Member of the National Assembly of Venezuela for Barinas
- In office 5 January 2016 – 5 January 2021
- President: Juan Guaidó (disputed)

Personal details
- Born: Freddy Superlano Salinas 25 June 1976 (age 49) Barinas, Venezuela
- Party: Popular Will Democratic Action (previously)
- Occupation: Politician, educator, engineer

= Freddy Superlano =

Venezuelan politician

Freddy Superlano Salinas (born 25 June 1976) is a Venezuelan politician, educator and engineer who served as a member for the Popular Will party in the National Assembly from 2016 to 2021. He is an outspoken critic of Nicolás Maduro and the United Socialist Party of Venezuela. He was also a candidate for the governor of Barinas state for the Democratic Unity Roundtable in the 2017 election, which he lost to the pro-government candidate Argenis Chávez.

==Political career==
On 23 February 2019, the same day as the Venezuelan opposition attempted to get humanitarian aid to Venezuela through the Colombia–Venezuela border, Freddy Superlano and his assistant were poisoned in Cúcuta, Colombia. His assistant and cousin, Carlos Salinas, subsequently died. The opposition asked for an investigation, without making "claims on who the culprits were". United States senator Marco Rubio called the poisoning a "grave situation". Maduro-aligned state media claimed Superlano and his assistant were poisoned by prostitutes.
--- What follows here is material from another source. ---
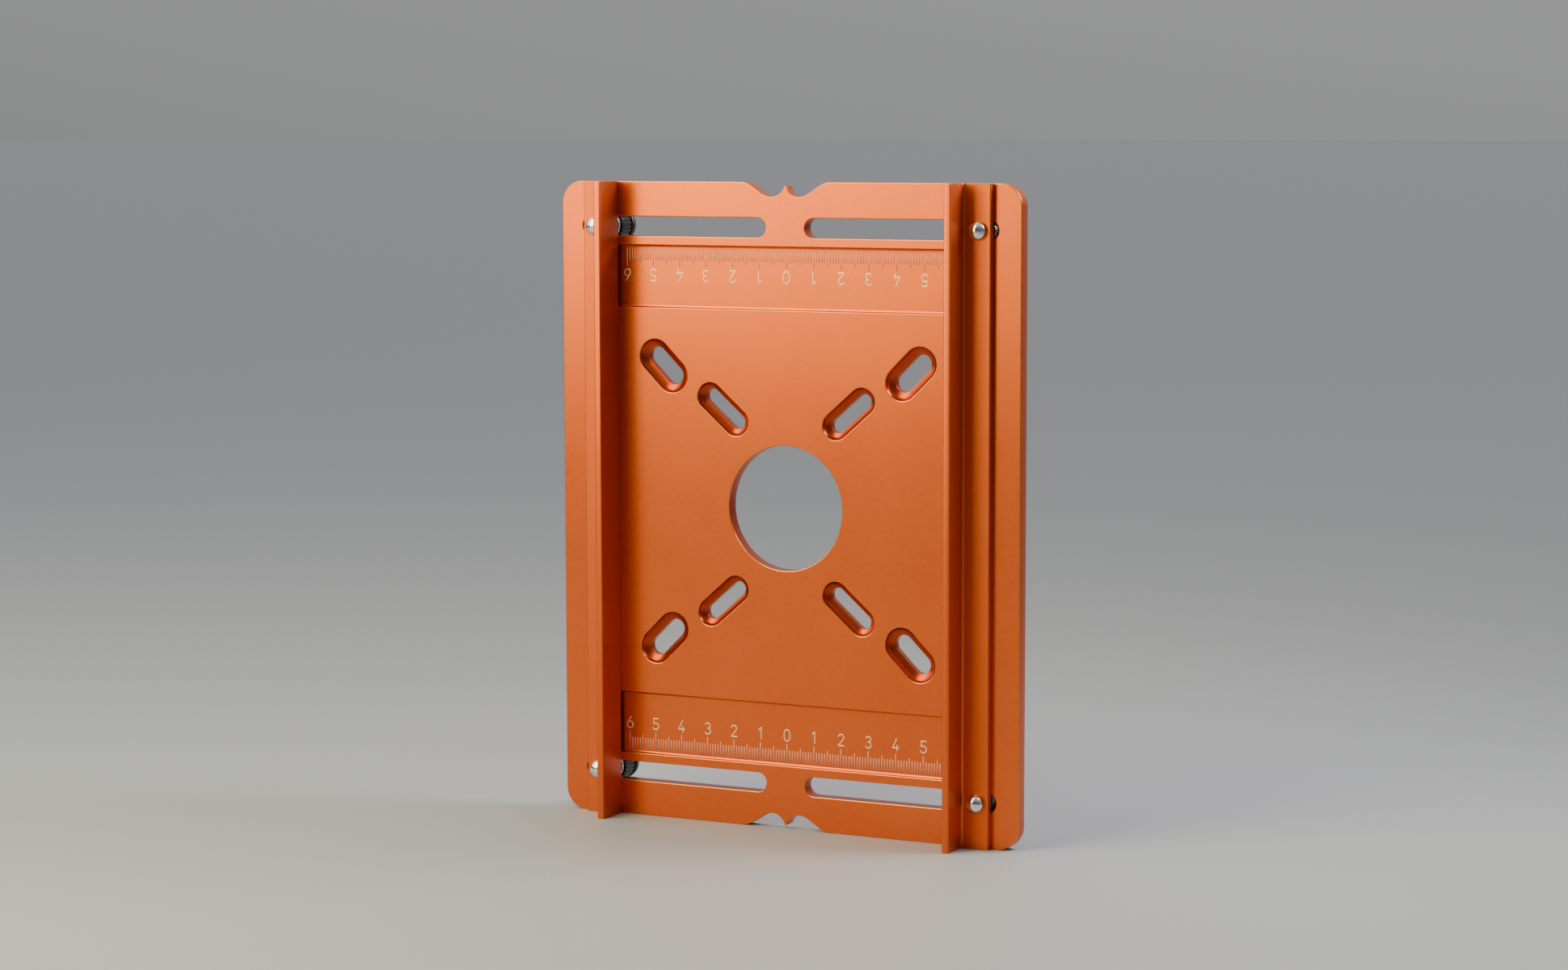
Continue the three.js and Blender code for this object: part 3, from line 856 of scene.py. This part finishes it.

In May 2019, the Venezuela Supreme Tribunal of Justice ordered the prosecution of several National Assembly members, including Superlano, for their actions during the uprising attempt.

==Detention ==
Following the 28 July 2024 Venezuelan presidential election, Superlano was detained by masked men. A video of his detention was published by Brazilian outlet Poder360. Shortly before their detention, Diosdado Cabello had announced that the arrest of ten opposition leaders was planned. Cabello confirmed Superlano's arrest 30 hours later but did not reveal the reason for his detention – along with his assistant and driver – or their whereabouts. A week later, attorney Joel García confirmed that Superlano and journalist Roland Carreño were both held in El Helicoide on unknown charges, calling their arrests "kidnapping with a judicial appearance". Representatives of Superlano's party said they were told by chavista informants that the intent was to torture Superlano and "make him confess to the false plan set up by regime spokesmen such as Tarek William Saab".